In the past few weeks, we've enjoyed our first Christmas holiday as a family of three and said goodbye to 2011 - a banner year for us. Some years seem to be full of change, and some are what I call being in "maintenance mode." In 2009, for example, we moved from L.A. to San Jose, I graduated from USC and got a job in San Francisco, we adopted a dog, got engaged, planned and executed a wedding. 2010 was filled with lovely "stay-the-course" moments of just enjoying life as it was. But always thinking and dreaming, which I never stop doing. Soon enough, 2011 was upon us and saw our lives uprooted again. Well, if you've read this blog, you know what we were up to last year - it was a busy one. As the year came to a close, it dawned on me that the biggest change of my entire life will have occured on this year. I have a beautiful son with sparkling eyes that have bore into my soul; I will never let go of him and he will always be tatooed into my heart. I can no longer imagine life without him. (Or what I used to do with all my free time....) I'm excited for keepin' on and keepin' on in 2012, with no moving boxes and address changes.

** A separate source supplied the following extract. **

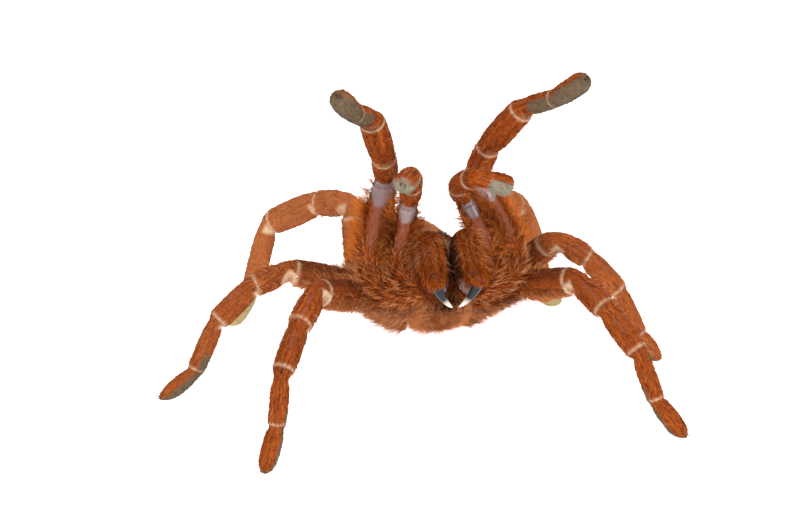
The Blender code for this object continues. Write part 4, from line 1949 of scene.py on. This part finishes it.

The weeks between James's birth on Thanksgiving and the advent of Christmas are now a blur. I think back in snippets: eating lots of granola bars as meals, nursing James for what seemed like half the hours in the day, standing in a hot shower for an extra ten minutes because it was the first one I'd had in three days... And more than this, my memory is softened by the happy snippets: sleeping with James nuzzled up on my chest and kissing the top of his head, talking endlessly for hours about his expressions and how amazed we were by everything that James was, the beautiful newborn smell which is softer and more wonderful than the finest perfume.

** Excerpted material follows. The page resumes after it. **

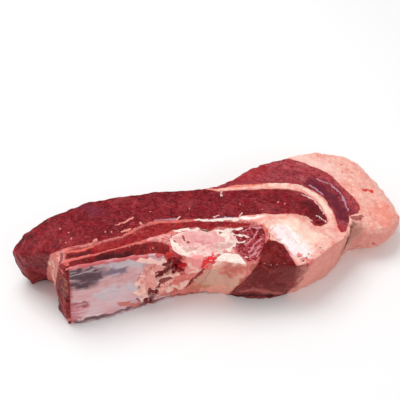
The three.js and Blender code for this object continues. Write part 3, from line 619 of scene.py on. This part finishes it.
# ---- The near wall's fat and trim ----
# Between the membrane and the gristle the wall is torn into cream flaps and red hollows, with
# painted shadow under the flaps, and blood has soaked the fat below the breastbone. Every piece
# that the torn part touches gets the same strokes, so its flaps run on from one to the next.
cream, creamy, coral, rose = (255, 202, 188), (250, 206, 192), (206, 98, 82), (232, 150, 140)
# The first of these is a painted shadow, laid under the flaps and in the creases between them.
painted_shadow, crimson, scarlet = (128, 30, 26), (118, 2, 12), (232, 18, 36)
wall_strokes = (  # name, colour, its share, width and height in mm, view and line
    ("beige", (208, 160, 136), 0.8, 12, 0.0, "xz", [(-24, 20), (-20.8, 26.3), (-14.1, 32.3)]),
    ("brown", (178, 86, 70), 0.75, 7, 0.0, "xz", [(18, 48), (14, 38), (9, 29), (5, 18)]),
    ("orange", (204, 122, 92), 0.75, 6, 0.3, "xz", [(-33, 8), (-28.6, 13.1), (-20.5, 12.9)]),
    ("peach", (226, 142, 118), 0.8, 5, 0.8, "xz", [(-59.5, 16.1), (-51.7, 15), (-44.3, 17.6)]),
    ("coral", coral, 0.8, 4, 0.0, "xz", [(-60.5, 8.6), (-51.7, 8.4), (-43.1, 10.4)]),
    ("coral", coral, 0.8, 3, 0.0, "xz", [(-60, 12.5), (-52, 11.6), (-45, 14)]),
    ("coral", coral, 0.8, 4, 0.5, "xz", [(-93.7, 11.8), (-88.5, 9.8), (-83.2, 7.1), (-78, 6)]),
    ("foot", (150, 84, 74), 0.7, 2.6, 0.0, "xz", [(-73.6, 4.3), (-51.7, 3.2), (-40.8, 2.7), (-10.2, 0.3)]),
    ("rose", rose, 0.8, 6, 1.6, "xz", [(-69, 45), (-67.1, 38), (-66.2, 32), (-66.8, 26)]),
    ("rose", rose, 0.8, 5, 1.0, "xz", [(-69.3, 45.1), (-58.6, 43.2)]),
    ("cream", cream, 0.9, 4, 2.0, "xz", [(-74, 53), (-61, 49.4), (-52.3, 46)]),
    ("cream", cream, 0.9, 2.6, 1.8, "xz", [(-65, 21), (-62.7, 23.4), (-60.2, 29.5), (-55.2, 33.7),
                                           (-47.2, 32.5), (-43.3, 33.2)]),
    ("cream", cream, 0.9, 4.6, 2.2, "xz", [(-42.5, 14.5), (-40, 18.5), (-37.2, 22.5)]),
    # Painted shadow under the lips of the flaps and along the creases between them.
    ("painted_shadow", painted_shadow, 0.9, 4.6, -2.2, "xz", [(-60.5, 24), (-58.6, 27.2), (-55.5, 30.1), (-49.4, 29.3)]),
    ("painted_shadow", painted_shadow, 0.9, 2.8, -2.4, "xz", [(-37, 13), (-34.6, 16.1), (-32.2, 20), (-30.4, 19.5)]),
    ("painted_shadow", painted_shadow, 0.8, 1.6, -1.2, "xz", [(-33, 21), (-30.3, 25.7), (-26.8, 32.6), (-23.3, 39.8)]),
    ("painted_shadow", painted_shadow, 0.8, 1.8, -1.0, "xz", [(-79, 12), (-76, 9), (-72, 7), (-66, 7)]),
    ("crimson", crimson, 0.95, 7.0, -2.4, "xz", [(-67, 5.5), (-68.3, 11), (-64.5, 16.5)]),
    ("crimson", crimson, 0.95, 5.6, -2.6, "xz", [(-58.5, 37.5), (-55, 39.5), (-47, 40)]),
    ("crimson", crimson, 0.95, 9, -0.8, "xyz", [(-50, -46.5, 47), (-44.4, -48.2, 43.4),
                                                (-42.4, -48.9, 38.9)]),
    ("vermilion", (204, 48, 42), 0.8, 4, 0.3, "xyz", [(-58, -43.5, 54.5), (-50.8, -45.5, 53.2)]),
    ("pink", (252, 160, 156), 0.85, 8, 0.4, "xyz", [(-35, -50, 49), (-26.4, -54.1, 49.7), (-29, -53.1, 43),
                                                   (-34, -50.5, 36)]),
    ("creamy", creamy, 0.85, 3.4, 0.8, "xyz", [(-34, -51, 45), (-30, -52.5, 41), (-27, -54, 38),
                                               (-33, -51, 34)]),
    ("rosy", (216, 92, 92), 0.8, 4, 0.0, "xyz", [(-30, -53, 48.5), (-25, -55, 45), (-23, -56, 41)]),
    ("creamy", creamy, 0.8, 4.6, 0.9, "xz", [(-53.4, 16.2), (-50, 12.4), (-46.5, 16.4)]),
    ("scarlet", scarlet, 0.95, 5.4, 0.0, "xyz", [(-24.5, -56.4, 44.4), (-21.3, -57, 49),
                                                 (-15, -55.2, 50.7)]),
    ("scarlet", (206, 24, 38), 0.75, 4.4, 0.0, "xyz", [(-43, -50, 38), (-39.6, -50, 42), (-38, -50, 45)]),
    ("lace", (226, 150, 152), 0.7, 1.0, 0.4, "xyz", [(-48.4, -46.9, 46.6), (-48.1, -47.1, 41.3),
                                                     (-46.7, -47.1, 36.9)]),
)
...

Somewhere in there, Christmas came and went with its own lovely moments. We were fortunate enough to share it with our families, who were incredibly kind and fed us hot holiday meals and made things festive despite the disruption from our normal lives. We enjoyed a huge Christmas Eve dinner at my mom's house, shared Christmas morning with my dad and brother, and were lucky enough to have Adam's parents travel here so we could see them without making the trek to Eugene over the holiday. I sang many Christmas carols to James (who adores being sung to, even in my awful off-key tone) and dressed him in a couple of cute Christmas outfits to celebrate the occasion. Dad & Adam helped put together a baby tree for us this year, and though the tree stood at only 4 feet tall it made our Christmas feel special. One night, I was up in the middle of the night nursing James by only the lights of the Christmas tree. He was so content, happily eating and gazing up at me and squeezing my pinky with his tiny, chubby little hand. I looked down at him and felt such gratitude and happiness that he was my son. I cried a little and looked at the Christmas lights twinkling across the room, thinking that life couldn't possibly be any more incredible. All seemed so right in my life, holding my sweet baby tight, rocking him to sleep in our warm little house with the cold rain outside. I don't know that I've ever felt so peaceful.

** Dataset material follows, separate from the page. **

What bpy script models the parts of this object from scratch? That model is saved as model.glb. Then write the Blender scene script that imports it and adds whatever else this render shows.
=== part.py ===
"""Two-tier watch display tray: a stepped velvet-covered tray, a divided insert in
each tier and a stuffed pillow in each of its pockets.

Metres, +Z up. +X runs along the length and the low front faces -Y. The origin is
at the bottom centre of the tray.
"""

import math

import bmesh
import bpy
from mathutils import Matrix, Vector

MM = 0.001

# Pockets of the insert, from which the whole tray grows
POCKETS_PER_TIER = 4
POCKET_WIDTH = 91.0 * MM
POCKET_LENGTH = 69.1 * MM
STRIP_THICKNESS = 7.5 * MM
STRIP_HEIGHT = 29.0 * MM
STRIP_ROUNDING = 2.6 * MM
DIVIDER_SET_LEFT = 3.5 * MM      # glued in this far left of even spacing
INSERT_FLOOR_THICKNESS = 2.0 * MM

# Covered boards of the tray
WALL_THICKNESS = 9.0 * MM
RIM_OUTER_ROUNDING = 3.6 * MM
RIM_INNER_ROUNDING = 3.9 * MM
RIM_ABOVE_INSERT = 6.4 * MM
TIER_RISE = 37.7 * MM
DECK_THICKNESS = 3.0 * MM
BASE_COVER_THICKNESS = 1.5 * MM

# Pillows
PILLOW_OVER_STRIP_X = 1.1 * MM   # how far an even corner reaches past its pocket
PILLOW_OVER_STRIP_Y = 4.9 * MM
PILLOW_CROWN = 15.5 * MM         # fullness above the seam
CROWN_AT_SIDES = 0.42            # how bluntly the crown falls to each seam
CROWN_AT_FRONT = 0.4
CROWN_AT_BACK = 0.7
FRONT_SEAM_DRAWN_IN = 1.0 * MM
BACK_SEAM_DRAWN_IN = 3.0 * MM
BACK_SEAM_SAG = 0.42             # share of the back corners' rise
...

Peaceful isn't exactly a good word to describe most of our days here now, but when those moments arise, I enjoy them to the fullest. Having a cup of tea, taking a bath, or even eating a hot meal is a luxury I appreciate much more now. We sleep when we can and are starting to share the responsibility of night feedings (thank you, breastpump!) which makes life as a mom much better. James is starting to show little smiles and is expressing himself more and more. He's a pretty loud when sleeping, eating, or playing for that matter...he squeaks and grunts and cries and coos and makes new sounds all the time. We are getting better at anticipating his needs and finding various ways to soothe him when he's upset, though sometimes it takes quite a bit of effort, creativity, and perseverance. For example, I discovered by accident that when he's overtired, James loves to be held and rocked in the laundry room, with the light off and the furnace or dryer on for white noise. Adam is an old hand at babywearing and has James on his chest with one our baby carriers for quite a few hours of the day. (It's not my preferred method, since anytime he's near my chest he seems to suddenly get hungry.) He seems to slowly be developing a very loose routine or "schedule": he tends to be quite happy in the morning and likes to play, has various short naps and intermittent play and frequent nursings during the day, then usually gets fussy in the late afternoon/early evening and sometimes goes down for his first long stretch of the night anytime between 8-11. He eats 2-3 times after that during the night - sometimes for short periods and will be easily put back down, and sometimes not. He finally started enjoying his baths, which for now are usually just one of us holding him in the shower or bathtub since he also loves to be held so much. He cries during about half of his diaper changes, which is a big improvement from when he was first born and wailed through every single one of them. He always needs to be swaddled at night, or otherwise will constantly startle himself awake with his hands grasping at his face. He spends short periods in his swing or baby chair or on the boppy pillow, but otherwise wants to be held all the time. And, most of the time, I happily oblige. It won't be too long before he'll be a little boy and won't let his mama hold him and kiss his forehead for hours on end.

We'll share some more pictures and videos when we can. Thank you to all of you family and friends that have celebrated and supported us in this big change. Hugs from our family to yours.